As for Oliphant, the comment acknowledged several times that it is limited to non-Indians.

. Commentators have sharply criticized the Court’s use of historical authority in Oliphant to support its first two arguments. Collins, supra, at 490-99; Note, Indians — Jurisdiction—Tribal Courts Lack Jurisdiction over Non-Indian Offenders, 1979 Wis.L.Rev. 537, 540-51. The third argument is not vulnerable to these attacks, which further enhances its importance.

. In addition to the statutory scheme, the regulatory scheme promulgated by the Department of Interior's Bureau of Indian Affairs establishing Courts of Indian Offenses states that those courts “shall have jurisdiction over all offenses ... when committed by any Indian, within the reservation or reservations for which the court is established ...” 25 C.F.R. § 11.2(a) (1987) (emphasis added). We find it instructive that the regulations fail to limit jurisdiction of these courts only to offenses committed by Indians of the tribe for which the particular court is established. (The regulations deem an Indian for purposes of these courts "to be any person of Indian descent who is a member of any recognized Indian tribe now under Federal jurisdiction.” 25 C.F.R. § 11.2(c) (1987). There is no distinction made as to the status of nonmember Indians.)

. The statute does not apply to offenses committed by one Indian against the person or property of another Indian, nor to an Indian committing any offense in the Indian country who has been punished by the local law of the tribe or to any case whereby treaty stipulations, the exclusive jurisdiction over such offenses is or may be secured to the Indian tribes respectively.

. The Indian Civil Rights Act is the sole source of Duro's equal protection claim. Neither the Bill of Rights nor the Fourteenth Amendment limits the authority of Indian tribes. Santa Clara Pueblo v. Martinez, 436 U.S. 49, 56, 98 S.Ct. 1670, 1675, 56 L.Ed.2d 106 (1978). The equal protection provision of the Act extends to any person, even a non-Indian, within the jurisdiction of the tribe.
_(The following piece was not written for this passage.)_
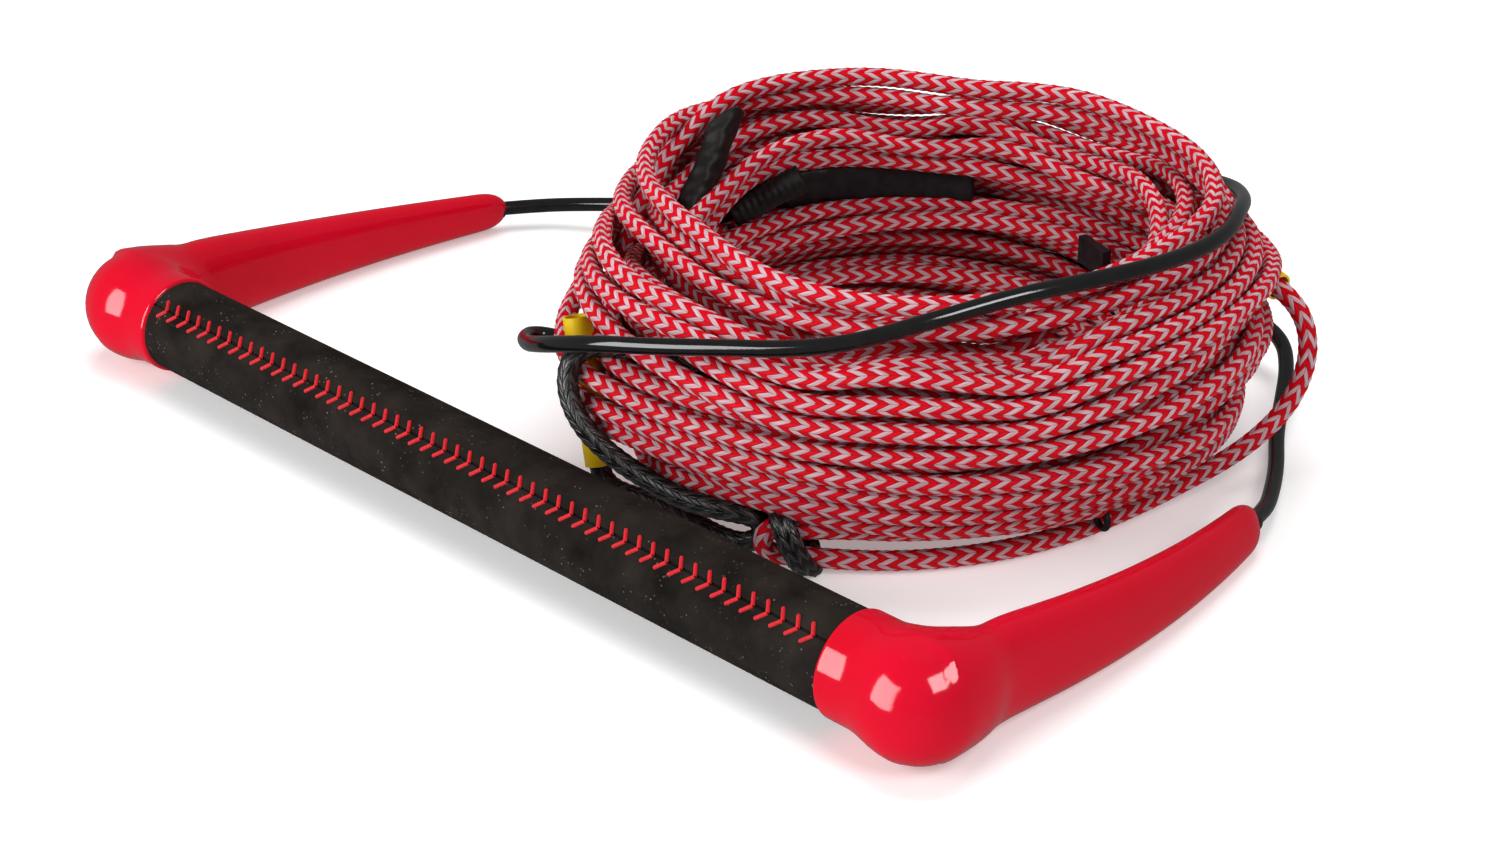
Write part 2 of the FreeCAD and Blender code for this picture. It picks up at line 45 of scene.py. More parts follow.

Schultz, The Federal Due Process and Equal Protection Rights of Non-Indian Civil Litigants in Tribal Courts After Santa Clara Pueblo v. Martinez, 62 Denv.L.Rev. 761, 773-75 (1985). Therefore Duro may invoke it despite his status as a nonmember.

. This case does not concern federal legislation, but rather the tribe’s exercise of its retained sovereign powers. Therefore the equal protection standard of the Indian Civil Rights Act applies, not the implicit equal protection requirement of the Fifth Amendment. See supra note 8. We are satisfied that the equal protection standard of the Indian Civil Rights Act is no more rigorous than its Fifth Amendment counterpart. The Indian Civil Rights Act "selectively incorporated and in some instances modified the safeguards of the Bill of Rights to fit the unique political, cultural, and economic needs of tribal governments." Santa Clara Pueblo v. Martinez, 436 U.S. 49, 62-63, 98 S.Ct. 1670, 1679, 56 L.Ed.2d 106 (1978). Congress intended to foster tribal self-determination as well as to protect individual rights. Id. at 62, 98 S.Ct. at 1679. If Congress altered the constitutional equal protection standard at all, it diluted it. Howlett v. Salish & Kootenai Tribes, 529 F.2d 233, 238 (9th Cir.1976). Our argument that the tribal court’s assertion of criminal jurisdiction is valid under the implicit equal protection guarantee of the Fifth Amendment necessarily implies that it is valid under the equal protection guarantee of the Indian Civil Rights Act.

. Duro’s reasoning precludes federal, as well as tribal, jurisdiction over his case. Federal courts have jurisdiction over Indian defendants accused of committing enumerated major crimes against non-Indians. 18 U.S.C. § 1153. It is not clear whether federal jurisdiction preempts tribal jurisdiction over these cases. See United States v. John, 437 U.S. 634, 651 n. 21, 98 S.Ct. 2541, 2550, n. 21, 57 L.Ed.2d 489 (1978). Lesser crimes committed by Indians against non-Indians, as well as all crimes committed by non-Indians against Indians, are punishable under 18 U.S.C. § 1152. That section extends federal enclave law to Indian country, although not to offenses committed by an Indian against another Indian, nor to any Indian who has already been punished under tribal law. Under the Assimilative Crimes Act, 18 U.S.C. § 13, federal enclave law incorporates local state law where federal law defines no equivalent offense. Williams v. United States, 327 U.S. 711, 66 S.Ct. 778, 90 L.Ed. 962 (1946). However, as explained in the text, the courts have created an exception from federal jurisdiction for crimes committed between non-Indians, and "it appears to be too well entrenched to be overruled.” Clinton, Criminal Jurisdiction over Indian Lands; A Journey Through a Jurisdictional Maze, 18 Ariz.L.Rev. 503, 524-26 (1976). Therefore if courts treat Duro and his victim as non-Indians, there will be no federal criminal jurisdiction over his case.